Here's a sample of the type of program that we were running. It is a short test script with very little real-world application, and it was given to us directly from the manufacturer for testing purposes. The software platform is highly asynchronous, and performs a lot of tasks automatically for us.
  1. Enqueue a simple "hello world" message
  2. Enqueue a message with the GPS-derived location of the terminal
  3. When all messages in the queue are sent and the queue becomes empty, shut down.
This script looks simple, innocuous. It should send two messages and then shut down the device. What we were seeing, however, was that sometimes the second message wasn't being sent. A look through the logs showed us that the message wasn't being queued before the device went to sleep. why? Like I said before, the underlying platform is highly asynchronous. With that in mind, here's what's happening:
  1. We create and enqueue the first "hello world" message
  2. The transmitter takes the message out of the queue and sends it before the GPS message can be added to the queue
  3. Seeing that the queue has become empty (as per our instructions) the device shuts down without sending the second message. Wash, rinse, repeat.

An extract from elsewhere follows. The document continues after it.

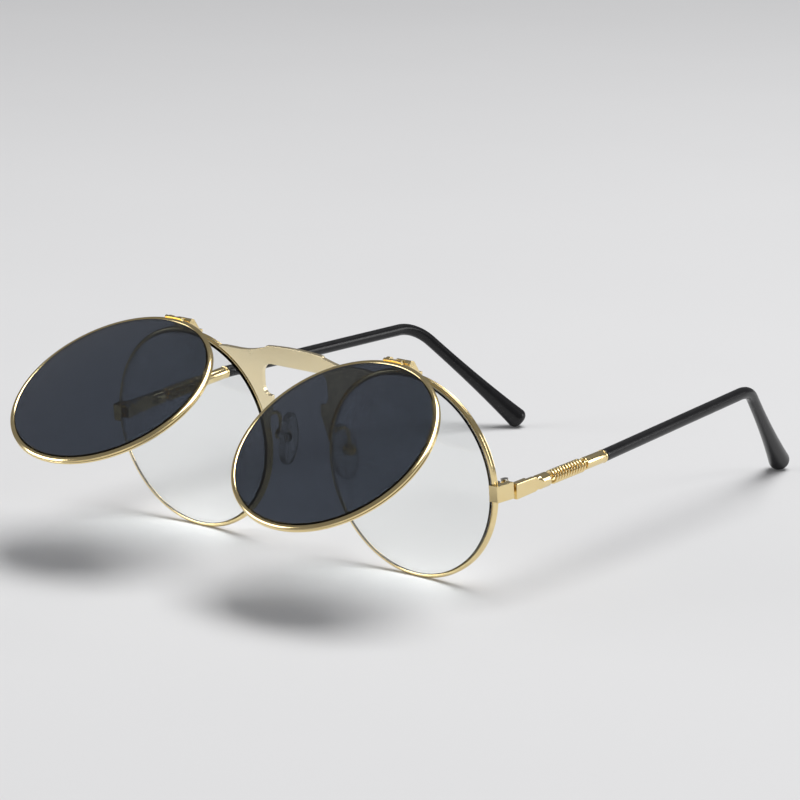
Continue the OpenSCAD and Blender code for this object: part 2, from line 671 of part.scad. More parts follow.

Asynchronous systems aren't particularly popular among programmers precisely because they are so tricky, hard to trace, hard to design, and hard to understand. It's a topic that I tried to stress with my students (back when I still had students) and has been an area where I've purposefully tried to concentrate my studies. If I had been more familiar with the platform, I would have known about these types of issues and may have been able to spot this particular problem earlier. I'm still learning, however, and won't be caught off guard next time. It's good to have consultants come in to help us with these things, because I can get answers to valuable questions like this.

In short: If you're an engineer or a programmer and aren't familar with asynchronous systems, preemptive multithreading systems, or race conditions, do yourself a favor and spend some time to read up on it.